Palangka Raya, Kantamedia.com – Wakil Ketua Komisi II DPRD Kalimantan Tengah, Bambang Irawan, memaparkan kondisi memprihatinkan yang ia temukan selama masa reses di wilayah Hulu Kapuas, khususnya di Kecamatan Mandau Talawang dan Kapuas Hulu. Dalam kunjungan ke delapan titik di daerah tersebut, Bambang menemukan bahwa akses jalan, listrik, dan jaringan komunikasi masih menjadi hambatan utama masyarakat.
“Tiga persoalan mendasar ini belum juga terselesaikan. Ketertinggalan di daerah pedalaman masih jauh dari kata teratasi,” ujarnya, Selasa (11/11/2025).
Menurut Bambang, infrastruktur jalan menjadi keluhan paling mendesak. Ruas antar desa hingga penghubung kecamatan banyak yang rusak berat, sulit dilalui, bahkan tak bisa diakses jalur darat. Masyarakat terpaksa bergantung pada jalur sungai yang memerlukan biaya tinggi, sehingga pendapatan warga semakin tergerus.
“Kondisi ini membuat roda perekonomian lokal tidak bergerak. Distribusi barang pokok dan hasil pertanian sangat terhambat,” ungkapnya.

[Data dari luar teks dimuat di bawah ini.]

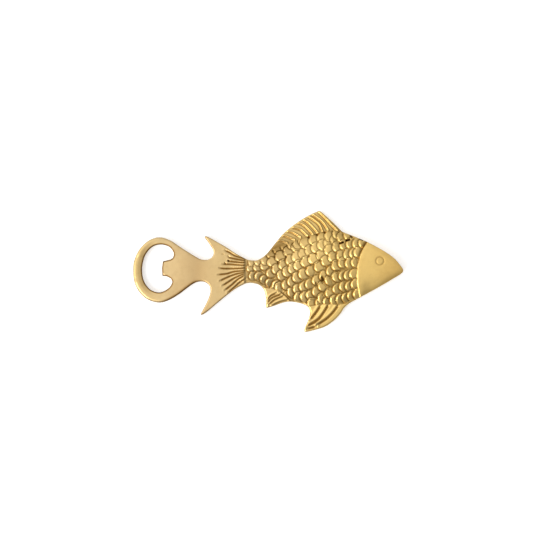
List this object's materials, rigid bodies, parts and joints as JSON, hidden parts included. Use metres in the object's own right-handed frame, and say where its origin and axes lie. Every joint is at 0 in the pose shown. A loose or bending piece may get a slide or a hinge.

Masalah kedua, lanjut Bambang, adalah ketiadaan jaringan listrik yang merata. Ia mencontohkan, ibu kota Kecamatan Mandau Talawang, Desa Sei Sepinang, baru menikmati listrik PLN dalam waktu dekat, sementara sekitar sembilan hingga sepuluh desa lainnya masih gelap gulita. Upaya menggunakan PLTS atau TCU dari APDAL pun dinilai belum efektif karena hanya menjangkau sebagian kecil rumah warga dan tidak beroperasi berkelanjutan.
Selain jalan dan listrik, akses komunikasi menjadi persoalan berikutnya. Meski teknologi seperti Starlink sudah tersedia, warga belum mampu memanfaatkannya secara optimal karena keterbatasan daya listrik, sarana penunjang, dan edukasi digital. Akibatnya, masyarakat masih hidup dalam keterbatasan informasi dan komunikasi dengan dunia luar.

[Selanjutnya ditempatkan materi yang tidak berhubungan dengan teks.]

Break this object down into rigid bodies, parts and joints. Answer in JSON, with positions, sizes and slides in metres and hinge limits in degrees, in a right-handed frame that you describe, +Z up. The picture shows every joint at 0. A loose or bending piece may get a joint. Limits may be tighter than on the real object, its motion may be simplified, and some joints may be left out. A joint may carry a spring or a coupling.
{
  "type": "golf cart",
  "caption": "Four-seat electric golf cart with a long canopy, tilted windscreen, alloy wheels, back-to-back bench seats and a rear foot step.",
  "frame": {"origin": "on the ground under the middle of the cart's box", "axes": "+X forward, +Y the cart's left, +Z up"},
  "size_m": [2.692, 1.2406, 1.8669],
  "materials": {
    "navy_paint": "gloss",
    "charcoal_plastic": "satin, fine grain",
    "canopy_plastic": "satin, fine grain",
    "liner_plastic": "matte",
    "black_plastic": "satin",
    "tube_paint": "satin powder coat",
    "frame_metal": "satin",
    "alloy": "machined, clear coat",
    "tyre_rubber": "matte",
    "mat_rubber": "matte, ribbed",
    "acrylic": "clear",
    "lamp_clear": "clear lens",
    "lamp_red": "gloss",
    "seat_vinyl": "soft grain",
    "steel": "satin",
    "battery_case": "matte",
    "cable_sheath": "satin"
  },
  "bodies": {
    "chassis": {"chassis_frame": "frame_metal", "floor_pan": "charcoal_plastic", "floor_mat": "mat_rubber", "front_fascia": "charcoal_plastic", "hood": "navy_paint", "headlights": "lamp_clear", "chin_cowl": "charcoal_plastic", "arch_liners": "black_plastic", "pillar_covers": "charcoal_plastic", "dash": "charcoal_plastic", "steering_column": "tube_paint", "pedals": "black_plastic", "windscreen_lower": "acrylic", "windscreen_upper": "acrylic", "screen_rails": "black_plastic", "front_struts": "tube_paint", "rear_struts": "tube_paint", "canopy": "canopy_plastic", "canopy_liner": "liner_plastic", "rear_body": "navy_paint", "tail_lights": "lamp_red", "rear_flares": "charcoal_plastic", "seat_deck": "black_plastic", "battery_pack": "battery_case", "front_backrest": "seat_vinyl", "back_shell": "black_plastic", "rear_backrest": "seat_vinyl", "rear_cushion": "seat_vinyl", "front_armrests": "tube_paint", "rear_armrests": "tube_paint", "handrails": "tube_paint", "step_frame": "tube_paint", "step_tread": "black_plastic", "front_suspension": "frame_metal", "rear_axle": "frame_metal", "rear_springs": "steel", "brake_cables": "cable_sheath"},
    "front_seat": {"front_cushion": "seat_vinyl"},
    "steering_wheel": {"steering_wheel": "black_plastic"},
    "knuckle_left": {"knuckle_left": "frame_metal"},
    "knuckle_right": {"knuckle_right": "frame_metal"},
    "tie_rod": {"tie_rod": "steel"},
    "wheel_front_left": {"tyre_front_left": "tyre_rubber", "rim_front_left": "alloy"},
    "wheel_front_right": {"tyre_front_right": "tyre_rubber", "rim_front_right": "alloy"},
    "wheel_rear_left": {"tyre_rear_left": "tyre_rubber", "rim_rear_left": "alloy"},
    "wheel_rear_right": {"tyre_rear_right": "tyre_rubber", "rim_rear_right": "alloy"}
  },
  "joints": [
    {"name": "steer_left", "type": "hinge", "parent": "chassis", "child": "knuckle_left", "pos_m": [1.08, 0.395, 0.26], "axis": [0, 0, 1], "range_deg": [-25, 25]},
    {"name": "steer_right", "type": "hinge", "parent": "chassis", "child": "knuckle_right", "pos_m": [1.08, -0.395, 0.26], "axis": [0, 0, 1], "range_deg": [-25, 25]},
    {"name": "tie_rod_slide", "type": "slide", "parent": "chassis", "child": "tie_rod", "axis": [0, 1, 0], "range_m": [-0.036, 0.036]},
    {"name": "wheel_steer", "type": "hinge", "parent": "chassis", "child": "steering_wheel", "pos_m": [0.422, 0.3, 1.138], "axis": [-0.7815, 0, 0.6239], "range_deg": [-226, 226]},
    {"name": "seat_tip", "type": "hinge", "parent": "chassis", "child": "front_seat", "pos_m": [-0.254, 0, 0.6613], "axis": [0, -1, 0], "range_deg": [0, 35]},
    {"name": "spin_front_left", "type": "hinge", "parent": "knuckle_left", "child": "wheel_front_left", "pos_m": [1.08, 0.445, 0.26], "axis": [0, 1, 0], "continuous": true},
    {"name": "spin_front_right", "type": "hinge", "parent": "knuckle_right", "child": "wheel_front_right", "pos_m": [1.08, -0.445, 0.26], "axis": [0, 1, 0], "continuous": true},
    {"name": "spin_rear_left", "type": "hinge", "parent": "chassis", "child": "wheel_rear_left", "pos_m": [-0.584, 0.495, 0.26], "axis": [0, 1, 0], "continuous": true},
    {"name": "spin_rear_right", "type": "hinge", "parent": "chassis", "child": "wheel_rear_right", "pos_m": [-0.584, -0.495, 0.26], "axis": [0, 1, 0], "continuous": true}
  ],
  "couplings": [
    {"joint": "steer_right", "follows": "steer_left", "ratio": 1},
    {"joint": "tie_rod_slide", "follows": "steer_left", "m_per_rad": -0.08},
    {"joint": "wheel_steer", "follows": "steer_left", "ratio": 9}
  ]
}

Bambang menilai, tiga masalah dasar ini harus menjadi perhatian serius pemerintah agar kesenjangan pembangunan antara daerah hulu dan hilir tidak semakin lebar. Ia menegaskan, ketertinggalan infrastruktur membuat program pemerintah pusat sulit menjangkau wilayah pedalaman.
“Program ketahanan pangan seperti cetak sawah dan brigade pangan tidak bisa dijalankan karena akses menuju lokasi pertanian tidak memungkinkan,” katanya.
Ia juga menyoroti tantangan geografis ekstrem di wilayah tersebut. Saat musim banjir, banyak desa terendam dan akses transportasi lumpuh. Namun ketika musim kemarau, jalur sungai surut sehingga tak bisa dilewati perahu. Kondisi ini kerap menghambat distribusi bahan pokok.
Beberapa desa, seperti Sei Hanyo, bahkan pernah mengalami banjir besar yang membuat mobilitas warga terhenti total.
Di sisi lain, pengembangan UMKM dan ekonomi lokal juga stagnan akibat infrastruktur yang minim. Warga yang memiliki usaha kecil seperti menjahit, membuat kue, atau kerajinan tangan hanya bisa menjual produk di sekitar desa.
“Padahal, peluang ekonomi bisa berkembang jauh lebih besar jika akses jalan dan listrik tersedia dengan layak,” tegas Bambang.
Ia berharap pemerintah provinsi dan kabupaten segera menyusun strategi pembangunan berbasis keadilan wilayah, agar masyarakat di pedalaman Hulu Kapuas tidak terus terpinggirkan dari arus pembangunan. (Daw).